Now, with a car that’s motif represents his home state, Bowyer said he is proud of growing up in Kansas and proud of helping farmers.

“They’re the backbone of our country. Without them putting food on our tables, we’re dead in the water, so (I’m) very proud of the initiative and more importantly, having it on my car and representing the initiative is really, really cool,” Bowyer said.


Because of the COVID-19 pandemic, Sunday’s race was broadcast on FOX but happened without fans in the stands. This week, NASCAR will become the largest sport to allow fans to return, although numbers will be limited. NASCAR says all fans will be screened before entering, required to wear face coverings, mandated to social distance at 6 feet, and will not have access to the infield, among other revised operational protocols.

Black Lives Matter

Sunday’s race at Atlanta also saw drivers stop on the track during the pre-race routine for NASCAR President Steve Phelps to deliver a message: “The time has come to listen, to understand and to stand against racism.” There was a moment of silence in honor of George Floyd before the green flag was waved and the race got underway.

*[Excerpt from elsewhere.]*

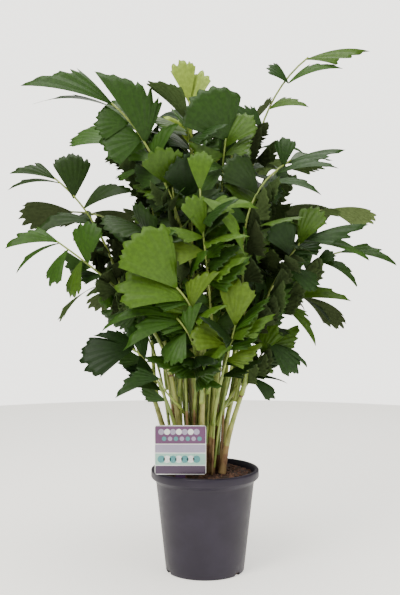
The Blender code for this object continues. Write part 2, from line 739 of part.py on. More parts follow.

Current and retired drivers were featured in a video to send a message of unity.  They vowed to learn, to educate and to push change over the unrest in our country. Driver Bubba Wallace wore an “I Can’t Breathe - Black Lives Matter” T-shirt under his fire suit.

Finally, this week, NASCAR announced it would ban Confederate flags at all events. Better (155 years) late than never; it was the right thing to do.

There are some who believe athletes should not be embroiled in politics or social issues, although supporting farmers has never been controversial. Coming together safely shouldn’t be controversial. Listening, learning and standing against racism shouldn’t be controversial either.